Attorney General of Texas — Opinion.
August 29, 1991
DAN MORALES, Attorney General of Texas
Honorable Tim Curry Criminal District Attorney Tarrant County 200 West Belknap Street Fort Worth, Texas 76196-0201
Re: Division of authority over the selection of prospective jurors between a district clerk and a jury administrator (RQ-2178)
Dear Mr. Curry:
You request our opinion on questions regarding the Tarrant County Commissioners Court’s adoption of a system for the selection of prospective jurors and the creation of a position called “Jury Administrator-Bailiff.” You inform us that the commissioners court, by formal order adopted in 1989, instituted a juror service selection system that employs interchangeable juries — called a “general panel” — and an electronic or mechanical method of selecting names of persons to serve on the general panel.
Pursuant to section 62.011(b)(4) of the Government Code, the 1989 order of the commissioners court expressly designated the district clerk as “the officer in charge of the selection of jurors” and assigned the district clerk the following duties:
(1) to receive from the Elections Administrator for Tarrant County a list containing the names of all persons appearing on the county voter registration list to be used as the jury selection list for the following year;
(2) to select the names of prospective jurors from the list as directed by the district judges with the aid of electronic or mechanical equipment; and
(3) to deliver the list of names so selected to the bailiff of the central jury room.
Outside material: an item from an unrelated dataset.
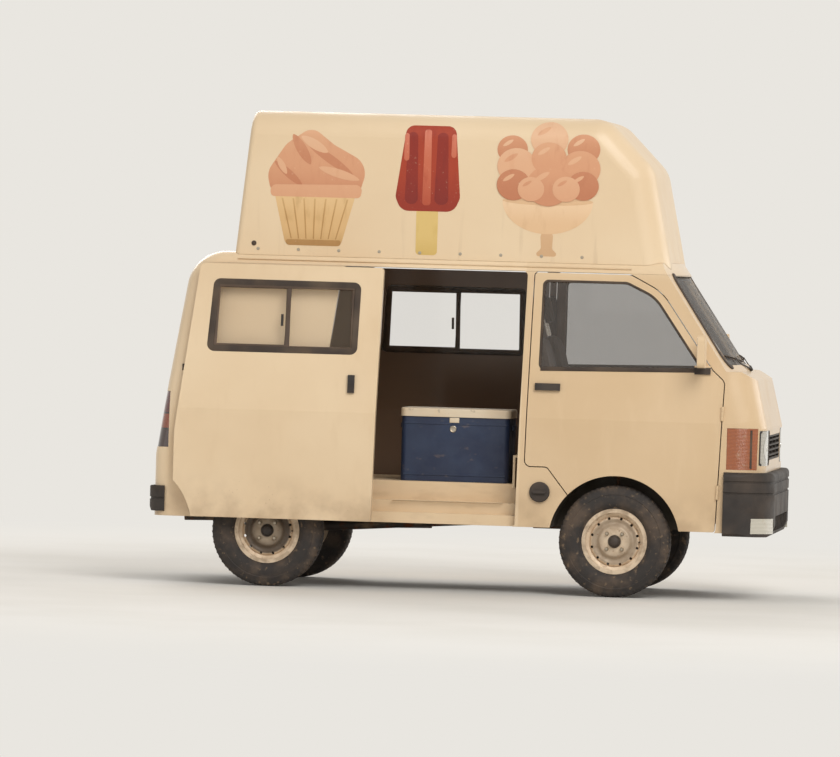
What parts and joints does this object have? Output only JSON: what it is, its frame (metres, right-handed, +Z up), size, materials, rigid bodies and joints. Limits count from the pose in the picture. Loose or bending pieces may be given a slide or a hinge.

The order also provides that the judges shall appoint a bailiff “to be in charge of the central jury room and the general panel.” The appointment of a bailiff to perform these duties is authorized by section 62.019 of the Government Code in counties that have opted to use interchangeable juries pursuant to section 62.016 of the Government Code, as is the case in Tarrant County.
In April of 1990 the commissioners court approved the hiring of an individual to the position of “Jury Administrator.” Your letter implies that this action was in fulfillment of the 1989 order and that the jury administrator was therefore appointed pursuant to section 62.019. The incumbent in this position is appointed by and reports to the district judges and is assigned duties corresponding to those of the bailiff under section 62.019 — e.g., the management of the jury room and the notification of prospective jurors by mail. See Gov’t Code section 62.019(d) (delegating similar tasks to the bailiff of the central jury room). According to the job description for the position, the jury administrator also performs duties that arguably are associated with the selection of the names of prospective jurors, such as coordinating voter lists for jurors, disbursing payments to jurors, and coordinating the implementation and supervision of the “one day/one jury” system.
You ask whether the adoption of the juror service selection system and the appointment of the jury administrator with the duties described in the job posting infringe on the authority of the district clerk over the jury selection process. The central issue raised by your request is whether the district judges may assign to the jury administrator any duties associated with the selection of prospective jurors when the county employs mechanical or electronic equipment as an aid in the selection process. We conclude that under the facts you describe, the district clerk is required by statute to be placed in charge of the juror selection process in Tarrant County and that the jury administrator may not be assigned specific duties regarding the selection of names of prospective jurors.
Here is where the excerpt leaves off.